Soon you'll be able to charge your phone on the TTC
Few things are more frustrating in 2018 than running out of phone juice while riding public transit (or ever at all, let's be real.)
When your cellphone dies, so does your ability to stream music. To send and receive text messages. To scroll through Instagram or eff with whatever mobile game you play to zone out of the waking hell that is commuting at rush hour.
Fortunately, the people who buy, build and design transit vehicles are well aware of this issue – and they're helping to fix it, bus by bus.
The TTC has confirmed that Toronto will be getting 200 new, clean diesel buses "featuring USB ports for charging smart devices" this year, with deliveries starting in May.
These millennial-friendly buses will be equipped with 12 USB chargers each, according to TTC spokesperson Stuart Green.
"It's something that is done in other parts of the world," he said, "and is part of our commitment to modernization."

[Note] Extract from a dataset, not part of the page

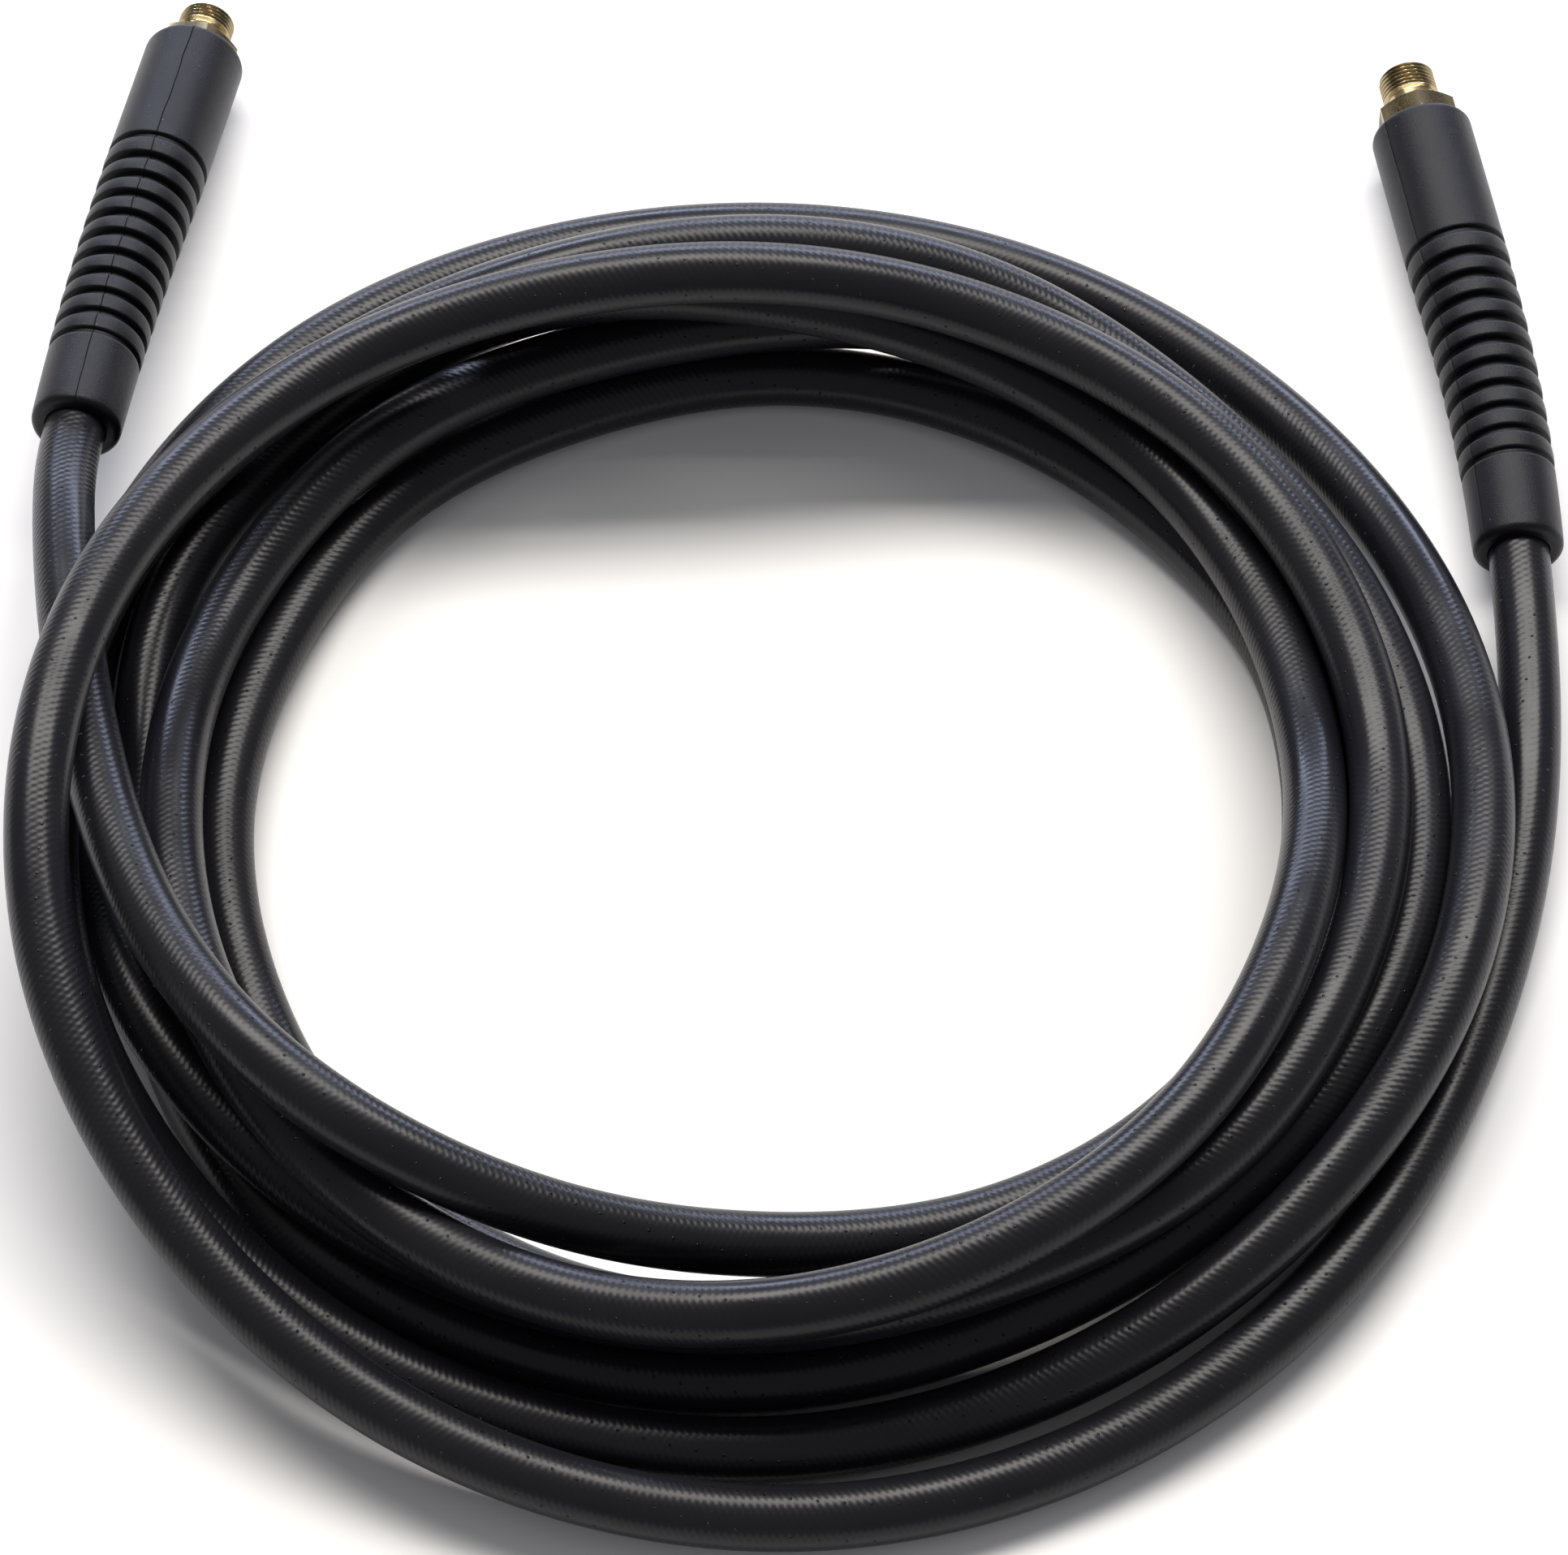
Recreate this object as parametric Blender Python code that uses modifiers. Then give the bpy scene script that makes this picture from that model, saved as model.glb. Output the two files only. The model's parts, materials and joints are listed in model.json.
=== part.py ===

Currently, passengers can't even plug their bricks into electric outlets on regular transit vehicles (the UP Express is another story. Thanks for the plugs, Metrolinx.)
This would have been the case pretty much everywhere in the world 10 years ago, but buses with features like Wi-Fi and USB ports are becoming more and more common as demand for constant connectivity grows.
TTC officials expect to have all of the redesigned, charge capable buses in place between July and September of this year, as indicated in the transit agency's recently-released Customer Charter.
Other exciting promises from the 2018 TTC charter (which features the the new "TTC Way" set of values) include two-hour time-based transfers, solar powered passenger information displays and high-capacity bicycle parking racks at up to 49 stations.
You can find the full charter right here, broken down by what the TTC plans to do for improved customer service each quarter.
"The Customer Charter is the TTC's commitment to you, our customer," reads the intro to the document. "It is designed to track promises and improvements that benefit customers. It also holds TTC's management accountable if promises are not met."